Near cutting dates also retain the last ring grown by the tree; however, these particular specimens may (or may not) contain a locally absent or missing ring near the end of the ring sequence, and are indicted by a "+" symbol. For example, a sample that dates 1630-1848+B retains bark that indicates no exterior ring loss. However, 1845 was a very dry year in some area the Southwest and the 1845 ring is locally absent on many samples.. This hypothetical sample may crossdate from 1630 to 1842 and contain six additional rings after its last small "marker ring" of 1842. Because 1845 is typically small and often local absent on other samples, it may also be missing from this sample; therefore the last cambial layer on the sample may have actually grown in 1849, but there is no way to verify the absence (or presence) of the 1845 ring because the ring sequence does not extend far enough beyond 1848 to determine if it is locally absent or simply not small on this particular sample.
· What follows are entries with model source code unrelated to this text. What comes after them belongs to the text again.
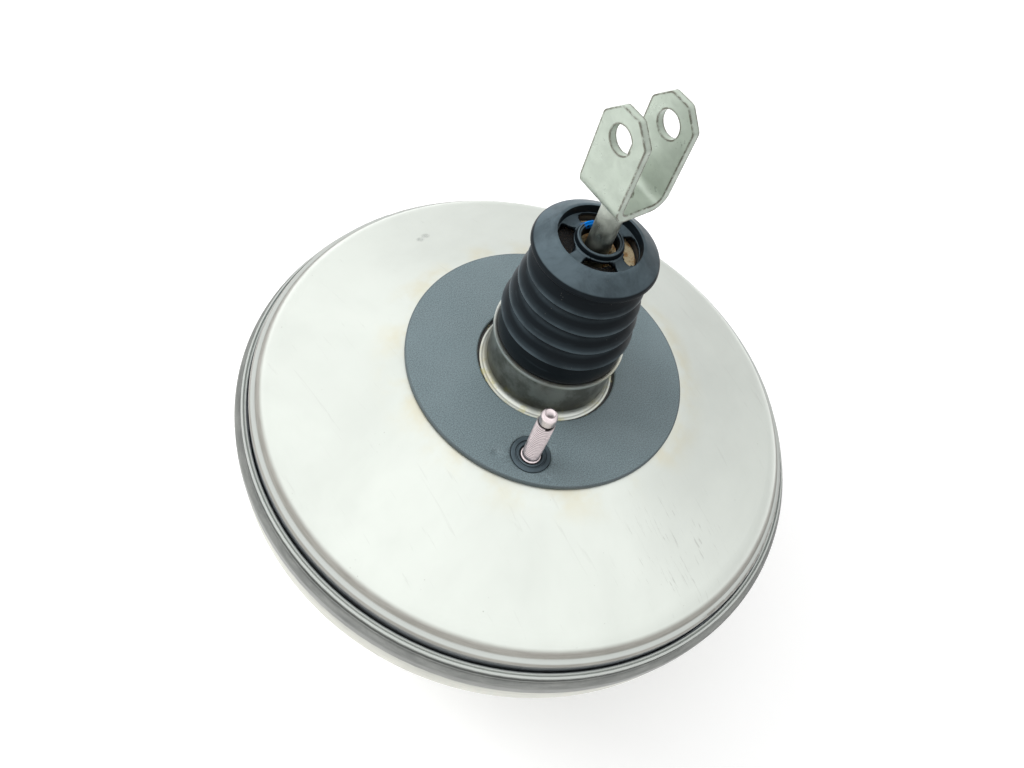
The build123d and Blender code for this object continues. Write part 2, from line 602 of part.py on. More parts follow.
def stop_key():
    """Flat fork that limits the plunger's travel and meets the rear shell when released."""
    middle = KEY_TOP - KEY_T / 2
    plate = Pos(0, KEY_REACH / 2 - KEY_WIDTH / 4, middle) * Box(
        KEY_WIDTH, KEY_REACH + KEY_WIDTH / 2, KEY_T)
    gap_r = KEY_NECK_R + SLIDE_FIT
    gap = disc(gap_r, KEY_TOP - KEY_T, KEY_TOP) + Pos(0, -KEY_WIDTH / 2, middle) * Box(
        2 * gap_r, KEY_WIDTH, KEY_T)
    return plate - gap


def poppet_seal():
    """Rubber valve: thick face, thin sleeve and clamped rim."""
    face = POPPET_FACE_Z
    sleeve = POPPET_SLEEVE_R
    return turned(
        (POPPET_EYE_R, face), (POPPET_BORE_R - 1.2, face, 0.5), (POPPET_BORE_R - 1.2, face + POPPET_T),
        (sleeve, face + POPPET_T + 1), (sleeve, CAGE_Z - 2), (POPPET_BORE_R, CAGE_Z - 2),
        (POPPET_BORE_R, CAGE_Z), (sleeve - 1.2, CAGE_Z), (sleeve - 1.2, face + POPPET_T),
        (POPPET_EYE_R, face + POPPET_T, 0.5))


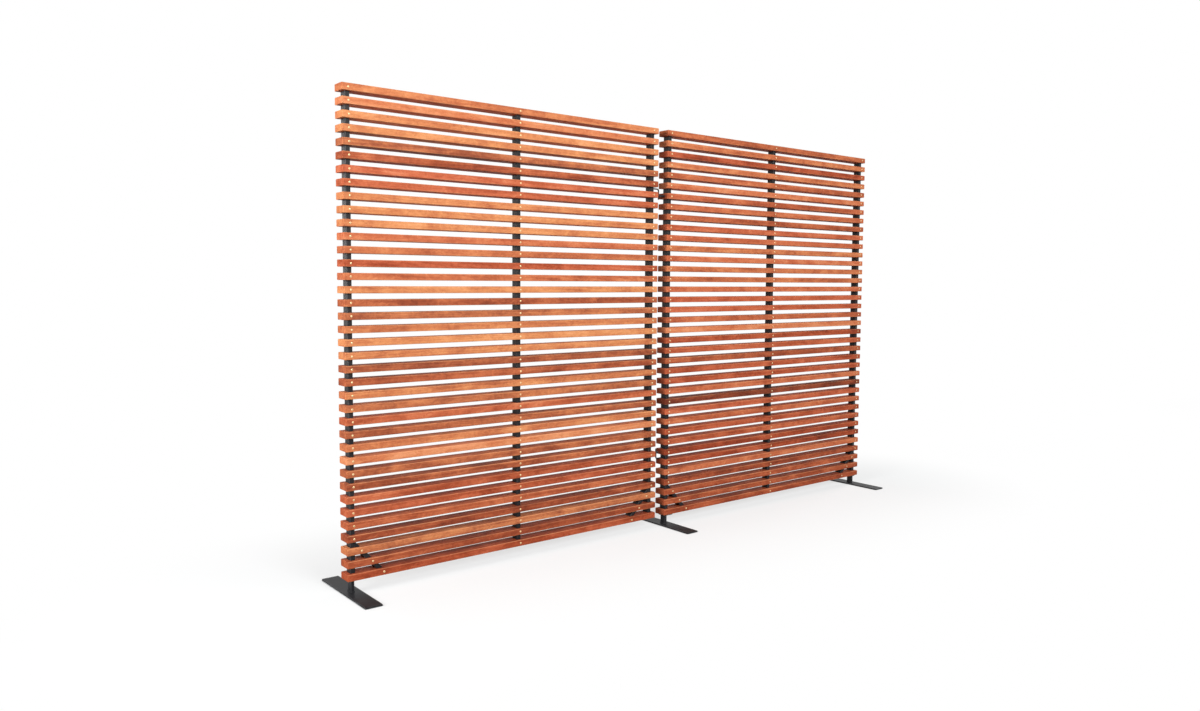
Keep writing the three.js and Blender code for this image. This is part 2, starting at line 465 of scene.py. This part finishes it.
def slatSkin(low, high, bow):
    look = slatLook
    length = high.x - low.x
    middleY = (low.y + high.y) / 2
    middleZ = (low.z + high.z) / 2
    stations = []
    for angle in (90, 60, 30):
        inset = look["endRound"] * (1 - math.cos(math.radians(angle)))
        reach = look["endRound"] * (1 - math.sin(math.radians(angle)))
        stations.append((low.x + reach, inset))
    count = look["stations"]
    for k in range(count + 1):
        stations.append((low.x + look["endRound"] + (length - 2 * look["endRound"]) * k / count, 0))
    stations += [(low.x + high.x - x, inset) for x, inset in reversed(stations[:3])]
    work = newWork()
    rings = []
    for x, inset in stations:
        lift = math.sin(math.pi * (x - low.x) / length)
        deep = high.y - low.y - 2 * inset
        tall = high.z - low.z - 2 * inset
        ring = []
        for across, along, arris in roundedRing(deep, tall, look["arris"], 4):
            point = Vector((x, middleY + bow[0] * lift + across, middleZ + bow[1] * lift + along))
            ring.append((point, arris))
        rings.append(ring)
    skin(work, rings)
    return work


def cutter(name, boxes=(), prisms=()):
    # boxes are (low, high) corners; prisms are closed X-Z outlines with a depth
    work = newWork()
    for low, high in boxes:
        size = high - low
        matrix = Matrix.Translation((low + high) / 2) @ Matrix.Diagonal((*size, 1))
        bmesh.ops.create_cube(work, size=1, matrix=matrix)
    for outline, depth in prisms:
        front = [(Vector((x, -depth / 2, z)), 0) for x, z in outline]
        back = [(Vector((x, depth / 2, z)), 0) for x, z in outline]
        skin(work, [front, back])
    tool = bpy.data.objects.new(name, toMesh(work, name))
    scene.collection.objects.link(tool)
    return tool


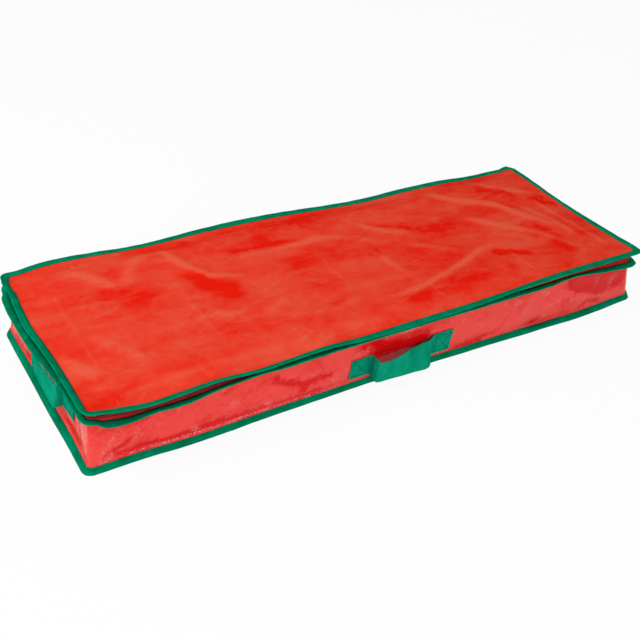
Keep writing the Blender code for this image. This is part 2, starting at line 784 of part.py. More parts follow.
def carved(block, added, cuts):
    """One mesh from a block, the plates added to it and the plates cut from it."""
    for operation, others in (("UNION", added), ("DIFFERENCE", cuts)):
        for other in others:
            step = block.modifiers.new(operation.lower(), "BOOLEAN")
            step.operation = operation
            step.object = other
    data = evaluated_mesh(block)
    for thing in [block] + added + cuts:
        bpy.data.objects.remove(thing, do_unlink=True)
    return data


def arch_outline(length, height, cut):
    """Half of an arch's edge in (y, x): up one leg, over a cut corner and down the other."""
    half = length / 2
    return ((-half, 0), (-half, height - cut), (-half + cut, height), (half - cut, height),
            (half, height - cut), (half, 0))


def slider_levels():
    """Out distances from the zip's middle plane to the slider's plates."""
    inner_face = -(SHEET / 2 + CLEARANCE)
    outer_face = SHEET / 2 + 2 * CLEARANCE + 2 * COIL_RADIUS
    return inner_face, outer_face


def slider_outline(half_width, front_flare, overrun):
    """A shield: a flared front where the coils part, and a narrower rear.

    A channel runs past both ends by the overrun, so its corners aren't cut.
    """
    half = SLIDER_LENGTH / 2
    shoulder = half_width + front_flare
    cut = 0 if overrun else half_width / 3
    upper = [(-half - overrun, shoulder - cut), (-half + cut, shoulder), (-half / 4, shoulder),
             (half / 4, half_width), (half - cut, half_width), (half + overrun, half_width - cut)]
    return upper + [(along, -height) for along, height in upper[::-1]]


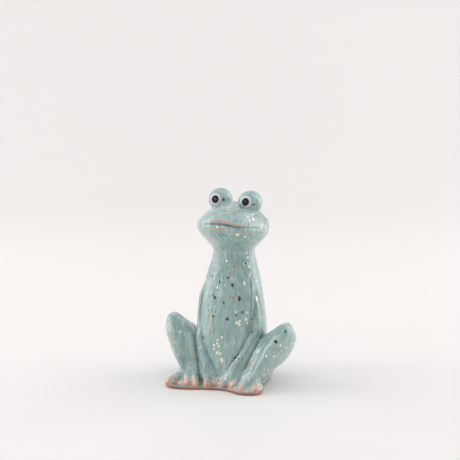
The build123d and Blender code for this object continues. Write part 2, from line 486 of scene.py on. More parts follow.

Near cutting dates should be considered within a year or two of tree death dates.

Noncutting dates result from two different processes: exterior ring loss or ring counts near the outside of the sample ring sequence (and are denoted by "vv" or "++," respectively). Samples that do not retain the last ring grown by the tree (vv dates) have suffered exterior ring loss either through natural processes, such as erosion, or cultural processes, such as beam shaping. Thus, a sample dated A.D. 790-957vv could not have been cut prior to A.D. 957, but because it may be missing one, 10, or even 100 exterior rings from its outside. Partially ring counted specimens (++ dates) result from a lack of crossdating on the sample beyond a specific year. Ahlstrom (1985) suggests that "++" dates may indicate deadwood use because as trees die a slow natural death, they respond less and less to macroenvironmental conditions and produce more sporadic cambial growth layers. Noncutting dates (both vv and ++) provide only a terminus post quem, a date before which tree death could not have occurred; a noncutting date may predate the actual use of a beam by years, decades, or even centuries.